The Business Example

You’ve seen this directly.

A promotion disrupts a non-producing organization—but produces results.

Instead of evaluating the outcome, the decision is made based on discomfort.

The result?

  • what works is rejected
  • what doesn’t work is preserved

That is not a failure of strategy.

It is a failure to evaluate outcomes.

The Survival Problem

This applies everywhere.

If a person cannot distinguish:

  • results from intentions
  • outcomes from expectations
  • performance from perception

they will continue actions that do not support them.
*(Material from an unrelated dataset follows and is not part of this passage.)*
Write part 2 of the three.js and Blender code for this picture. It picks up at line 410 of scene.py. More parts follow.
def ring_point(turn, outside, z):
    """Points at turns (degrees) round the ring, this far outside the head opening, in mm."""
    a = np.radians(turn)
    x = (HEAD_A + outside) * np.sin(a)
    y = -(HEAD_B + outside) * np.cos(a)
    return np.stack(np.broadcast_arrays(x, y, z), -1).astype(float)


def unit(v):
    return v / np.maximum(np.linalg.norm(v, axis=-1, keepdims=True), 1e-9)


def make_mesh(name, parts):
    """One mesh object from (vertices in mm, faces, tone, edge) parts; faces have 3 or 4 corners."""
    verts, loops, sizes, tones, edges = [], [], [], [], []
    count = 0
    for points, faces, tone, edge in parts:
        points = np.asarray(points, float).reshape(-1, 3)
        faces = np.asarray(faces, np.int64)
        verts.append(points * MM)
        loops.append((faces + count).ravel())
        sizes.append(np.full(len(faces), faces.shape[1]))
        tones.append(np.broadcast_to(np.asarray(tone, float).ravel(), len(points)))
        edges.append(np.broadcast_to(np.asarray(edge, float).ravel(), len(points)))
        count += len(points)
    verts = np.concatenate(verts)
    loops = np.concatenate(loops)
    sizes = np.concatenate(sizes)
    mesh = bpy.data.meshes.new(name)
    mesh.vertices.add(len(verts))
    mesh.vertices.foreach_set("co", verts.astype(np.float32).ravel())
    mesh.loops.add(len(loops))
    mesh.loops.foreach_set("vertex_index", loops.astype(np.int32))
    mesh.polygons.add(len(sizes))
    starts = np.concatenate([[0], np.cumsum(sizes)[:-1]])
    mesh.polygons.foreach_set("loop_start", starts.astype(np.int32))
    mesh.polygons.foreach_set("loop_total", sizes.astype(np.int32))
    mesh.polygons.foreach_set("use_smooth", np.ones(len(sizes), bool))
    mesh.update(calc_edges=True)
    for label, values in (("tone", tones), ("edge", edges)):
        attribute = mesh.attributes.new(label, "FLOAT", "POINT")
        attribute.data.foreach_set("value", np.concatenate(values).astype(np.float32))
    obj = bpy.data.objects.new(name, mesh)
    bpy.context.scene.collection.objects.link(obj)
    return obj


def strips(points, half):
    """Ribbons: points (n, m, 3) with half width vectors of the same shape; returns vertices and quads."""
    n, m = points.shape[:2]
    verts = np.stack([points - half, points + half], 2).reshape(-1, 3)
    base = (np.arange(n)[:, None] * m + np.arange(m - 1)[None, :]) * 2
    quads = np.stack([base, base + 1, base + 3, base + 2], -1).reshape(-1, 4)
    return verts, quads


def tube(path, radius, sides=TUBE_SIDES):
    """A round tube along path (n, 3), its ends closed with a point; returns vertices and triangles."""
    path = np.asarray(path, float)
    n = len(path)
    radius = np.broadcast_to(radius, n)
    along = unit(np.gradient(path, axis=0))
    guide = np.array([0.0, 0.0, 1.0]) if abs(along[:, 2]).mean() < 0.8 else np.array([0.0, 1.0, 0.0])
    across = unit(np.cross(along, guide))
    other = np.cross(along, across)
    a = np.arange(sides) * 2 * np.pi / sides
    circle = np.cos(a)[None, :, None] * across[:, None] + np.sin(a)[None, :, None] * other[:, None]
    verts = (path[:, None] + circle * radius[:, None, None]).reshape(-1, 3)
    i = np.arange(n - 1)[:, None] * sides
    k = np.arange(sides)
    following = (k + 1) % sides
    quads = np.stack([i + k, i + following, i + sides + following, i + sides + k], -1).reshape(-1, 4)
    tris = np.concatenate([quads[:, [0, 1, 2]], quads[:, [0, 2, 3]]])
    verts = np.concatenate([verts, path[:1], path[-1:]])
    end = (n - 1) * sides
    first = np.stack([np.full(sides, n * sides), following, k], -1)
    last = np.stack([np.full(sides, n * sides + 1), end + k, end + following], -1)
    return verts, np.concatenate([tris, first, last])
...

And they may not realize it—because their thinking still feels consistent.

A Simple Example

If someone says:

“This should work, so we’ll keep doing it”

They have replaced:

  • what it is (actual result)
    with
  • what it is like (expectation or belief)

And ignored:

  • what it is not (evidence of failure)

That is how ineffective patterns continue.

Outcomes as Feedback

Outcomes are not judgments.

They are feedback.

They tell you:

  • what is working
  • what is not
  • what needs adjustment

Ignoring them removes the ability to correct course.

First Principle

What works is revealed by outcomes—not by intention, belief, or preference.

Clear thinking requires returning to results.

Where Do You See This?

Consider:

  • Where are results ignored in favor of intention?
  • Where are outcomes explained away rather than examined?
  • Where do repeated actions produce the same result without change?

These are not isolated issues.

They are where thinking separates from reality—and where failure becomes sustained.